Looking at Formula 2 for next season, do you think you’ll still be in the category? You’ll have done three full seasons by then. Will you be looking to move on even if there isn’t an F1 seat available?

NL: I think it’s too early to think about next season. The goal is fully on this current season and F2, and turning this season around so I have a strong year there. Ultimately if I do do that, and I’m confident that I will be able to do that, hopefully I won’t have to spend another year in Formula 2. We’ll just have to wait and see.

Are series like Formula E or IndyCar of interest at all?

NL: Honestly, I’ve never really considered them. It’s not because I don’t find them appealing, but when I started my journey of moving to Europe and trying to reach F1, that’s been the goal. I haven’t really wanted to think about ‘if I don’t make it to F1, I can go here or here’. I find that kind of takes the focus away, having that back-up plan. Formula 1 is the goal, it’s what I’ve been working towards. Until I know it’s 100 percent not possible, which I don’t think I’m nearly there yet or anywhere close to that, then I can evaluate options for my future after that. Like I said, I’m confident I can turn the F2 season around and get the results I need to hopefully prove I deserve a seat in Formula 1.
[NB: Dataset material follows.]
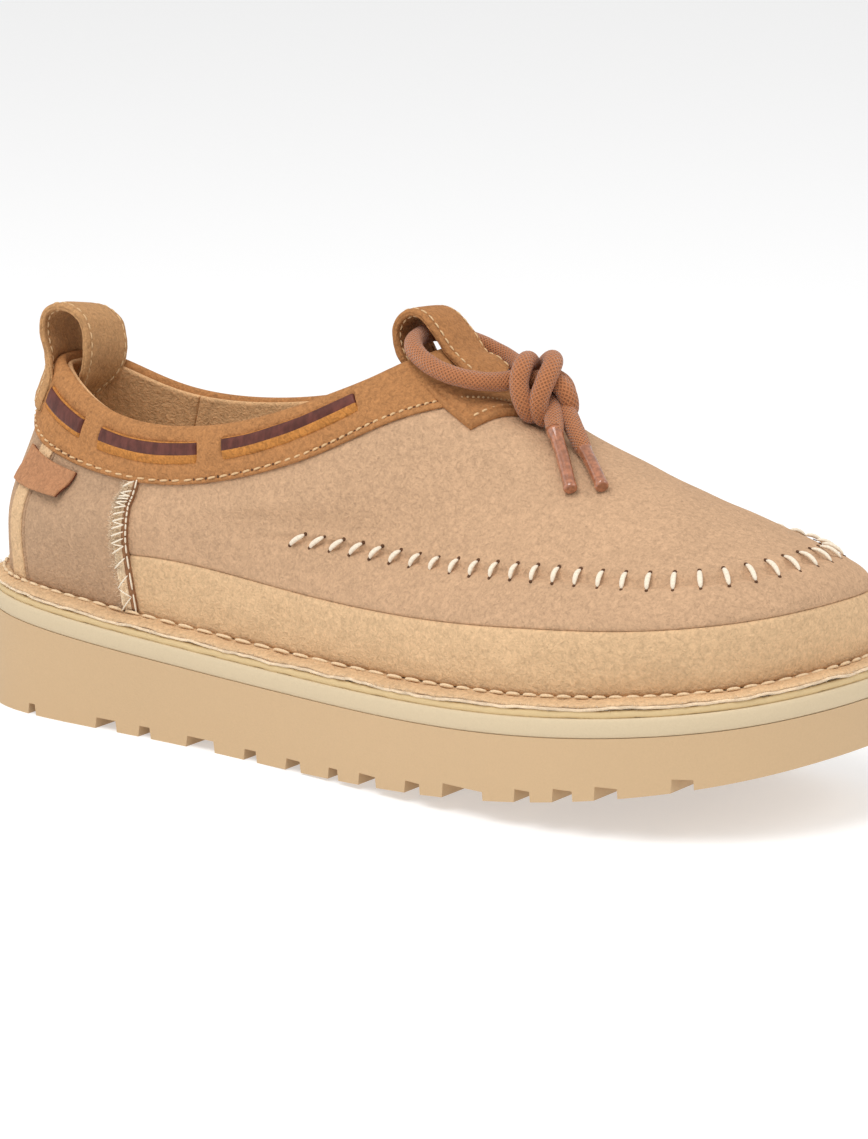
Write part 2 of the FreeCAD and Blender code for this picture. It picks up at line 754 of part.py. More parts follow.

Quite a lot has been written and said in recent weeks about your father investing in McLaren. Is there any impact on your racing activities? What’s your side of it?

NL: In reality, as much as it seems from the outside to the general public, it really has no involvement in my racing career. It was a pure commercial opportunity for my dad, something he’s quite passionate about and has been for a long time. Ultimately if I get to Formula 1, I want to do it based off my performances on-track, getting there on merit and earning it. You can’t put two and two together. As much as it seems from the outside, that’s the situation.